◆ Exercise aim: Render every entry exactly as it appears.

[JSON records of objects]
-*-

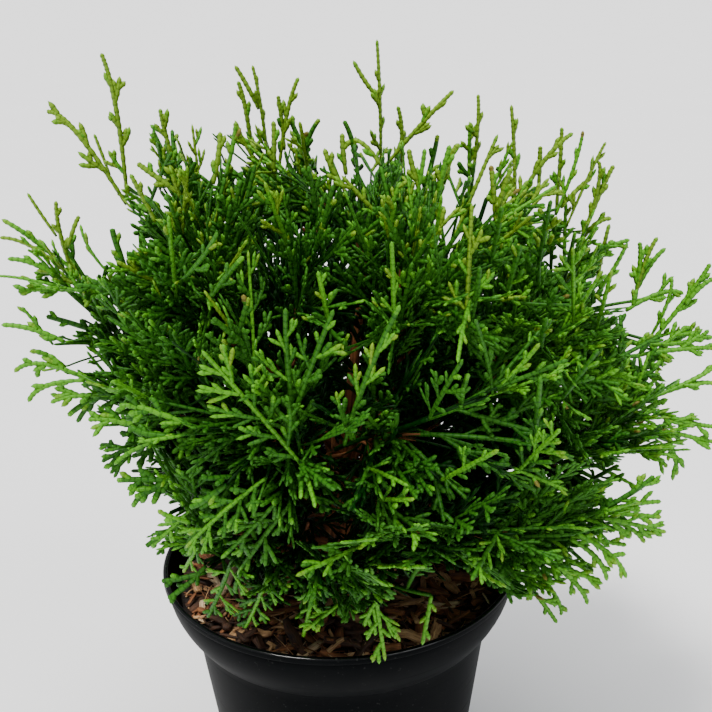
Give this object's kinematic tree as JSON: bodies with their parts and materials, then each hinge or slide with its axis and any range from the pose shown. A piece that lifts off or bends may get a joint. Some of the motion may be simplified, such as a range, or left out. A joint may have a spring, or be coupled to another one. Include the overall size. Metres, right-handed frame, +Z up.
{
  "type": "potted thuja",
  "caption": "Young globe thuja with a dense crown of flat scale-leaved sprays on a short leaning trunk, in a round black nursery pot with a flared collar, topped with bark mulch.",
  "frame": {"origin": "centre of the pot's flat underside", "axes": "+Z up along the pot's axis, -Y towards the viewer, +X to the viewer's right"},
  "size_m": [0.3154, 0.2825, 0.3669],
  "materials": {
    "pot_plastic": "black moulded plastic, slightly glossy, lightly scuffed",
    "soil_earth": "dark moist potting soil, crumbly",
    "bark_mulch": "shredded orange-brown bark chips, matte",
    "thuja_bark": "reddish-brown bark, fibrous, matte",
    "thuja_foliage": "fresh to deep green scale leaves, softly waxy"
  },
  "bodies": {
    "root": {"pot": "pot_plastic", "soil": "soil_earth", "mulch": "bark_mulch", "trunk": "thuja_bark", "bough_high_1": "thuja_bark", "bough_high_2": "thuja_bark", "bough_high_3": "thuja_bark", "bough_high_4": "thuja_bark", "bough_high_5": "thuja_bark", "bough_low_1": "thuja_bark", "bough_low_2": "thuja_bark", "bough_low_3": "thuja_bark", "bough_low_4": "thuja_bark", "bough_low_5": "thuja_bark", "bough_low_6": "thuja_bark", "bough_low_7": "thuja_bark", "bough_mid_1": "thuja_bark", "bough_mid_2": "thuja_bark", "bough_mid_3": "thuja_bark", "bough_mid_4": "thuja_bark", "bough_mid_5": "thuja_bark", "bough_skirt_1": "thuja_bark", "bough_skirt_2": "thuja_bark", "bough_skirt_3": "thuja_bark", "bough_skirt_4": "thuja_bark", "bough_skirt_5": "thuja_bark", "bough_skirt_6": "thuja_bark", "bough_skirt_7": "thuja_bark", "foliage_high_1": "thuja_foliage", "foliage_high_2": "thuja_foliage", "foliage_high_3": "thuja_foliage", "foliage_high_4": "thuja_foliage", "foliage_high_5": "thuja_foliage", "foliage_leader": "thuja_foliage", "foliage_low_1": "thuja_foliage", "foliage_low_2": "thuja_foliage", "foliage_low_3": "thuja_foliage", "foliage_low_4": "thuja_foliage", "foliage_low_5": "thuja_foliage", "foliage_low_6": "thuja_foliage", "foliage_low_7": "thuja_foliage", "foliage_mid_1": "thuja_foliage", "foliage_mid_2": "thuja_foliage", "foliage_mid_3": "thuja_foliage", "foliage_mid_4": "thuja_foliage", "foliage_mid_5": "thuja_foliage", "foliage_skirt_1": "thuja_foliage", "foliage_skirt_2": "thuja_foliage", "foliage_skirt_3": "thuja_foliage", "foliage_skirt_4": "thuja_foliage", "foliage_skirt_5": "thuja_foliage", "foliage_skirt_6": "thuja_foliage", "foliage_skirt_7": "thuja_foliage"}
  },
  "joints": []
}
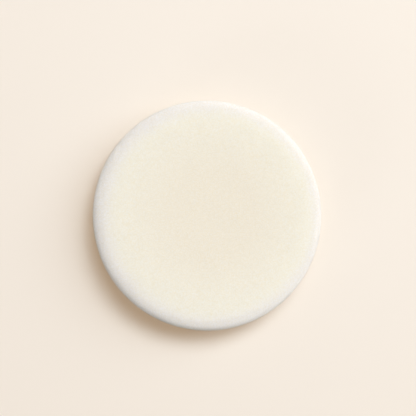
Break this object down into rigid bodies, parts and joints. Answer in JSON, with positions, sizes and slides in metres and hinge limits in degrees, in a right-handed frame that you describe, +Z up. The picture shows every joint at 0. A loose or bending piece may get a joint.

-*-

◆ Exercise output:
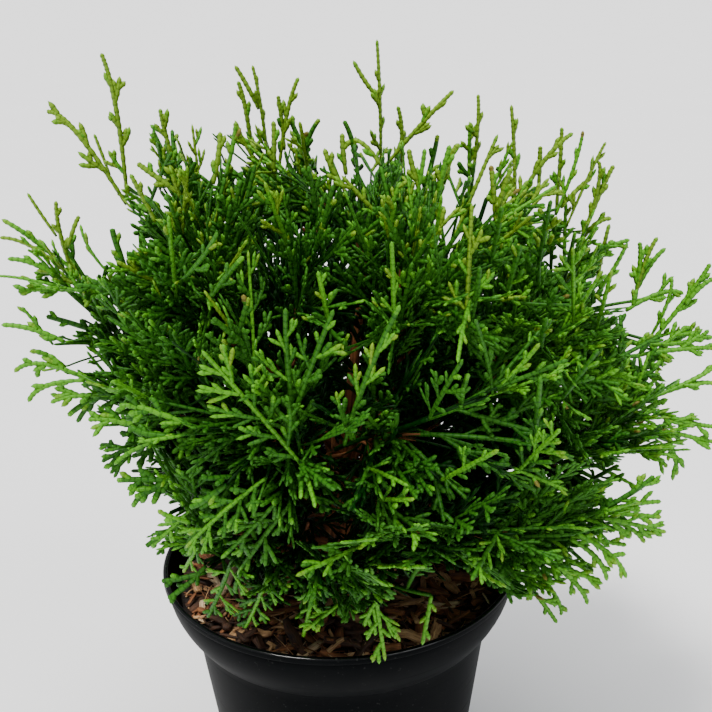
Give this object's kinematic tree as JSON: bodies with their parts and materials, then each hinge or slide with its axis and any range from the pose shown. A piece that lifts off or bends may get a joint. Some of the motion may be simplified, such as a range, or left out. A joint may have a spring, or be coupled to another one. Include the overall size. Metres, right-handed frame, +Z up.
{
  "type": "potted thuja",
  "caption": "Young globe thuja with a dense crown of flat scale-leaved sprays on a short leaning trunk, in a round black nursery pot with a flared collar, topped with bark mulch.",
  "frame": {"origin": "centre of the pot's flat underside", "axes": "+Z up along the pot's axis, -Y towards the viewer, +X to the viewer's right"},
  "size_m": [0.3154, 0.2825, 0.3669],
  "materials": {
    "pot_plastic": "black moulded plastic, slightly glossy, lightly scuffed",
    "soil_earth": "dark moist potting soil, crumbly",
    "bark_mulch": "shredded orange-brown bark chips, matte",
    "thuja_bark": "reddish-brown bark, fibrous, matte",
    "thuja_foliage": "fresh to deep green scale leaves, softly waxy"
  },
  "bodies": {
    "root": {"pot": "pot_plastic", "soil": "soil_earth", "mulch": "bark_mulch", "trunk": "thuja_bark", "bough_high_1": "thuja_bark", "bough_high_2": "thuja_bark", "bough_high_3": "thuja_bark", "bough_high_4": "thuja_bark", "bough_high_5": "thuja_bark", "bough_low_1": "thuja_bark", "bough_low_2": "thuja_bark", "bough_low_3": "thuja_bark", "bough_low_4": "thuja_bark", "bough_low_5": "thuja_bark", "bough_low_6": "thuja_bark", "bough_low_7": "thuja_bark", "bough_mid_1": "thuja_bark", "bough_mid_2": "thuja_bark", "bough_mid_3": "thuja_bark", "bough_mid_4": "thuja_bark", "bough_mid_5": "thuja_bark", "bough_skirt_1": "thuja_bark", "bough_skirt_2": "thuja_bark", "bough_skirt_3": "thuja_bark", "bough_skirt_4": "thuja_bark", "bough_skirt_5": "thuja_bark", "bough_skirt_6": "thuja_bark", "bough_skirt_7": "thuja_bark", "foliage_high_1": "thuja_foliage", "foliage_high_2": "thuja_foliage", "foliage_high_3": "thuja_foliage", "foliage_high_4": "thuja_foliage", "foliage_high_5": "thuja_foliage", "foliage_leader": "thuja_foliage", "foliage_low_1": "thuja_foliage", "foliage_low_2": "thuja_foliage", "foliage_low_3": "thuja_foliage", "foliage_low_4": "thuja_foliage", "foliage_low_5": "thuja_foliage", "foliage_low_6": "thuja_foliage", "foliage_low_7": "thuja_foliage", "foliage_mid_1": "thuja_foliage", "foliage_mid_2": "thuja_foliage", "foliage_mid_3": "thuja_foliage", "foliage_mid_4": "thuja_foliage", "foliage_mid_5": "thuja_foliage", "foliage_skirt_1": "thuja_foliage", "foliage_skirt_2": "thuja_foliage", "foliage_skirt_3": "thuja_foliage", "foliage_skirt_4": "thuja_foliage", "foliage_skirt_5": "thuja_foliage", "foliage_skirt_6": "thuja_foliage", "foliage_skirt_7": "thuja_foliage"}
  },
  "joints": []
}
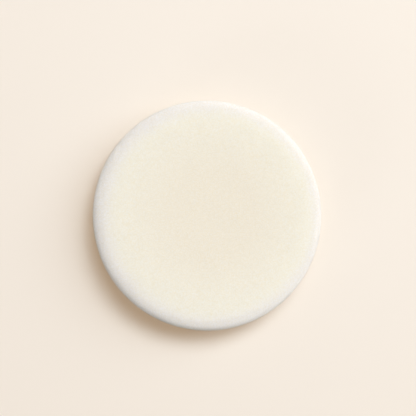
Break this object down into rigid bodies, parts and joints. Answer in JSON, with positions, sizes and slides in metres and hinge limits in degrees, in a right-handed frame that you describe, +Z up. The picture shows every joint at 0. A loose or bending piece may get a joint.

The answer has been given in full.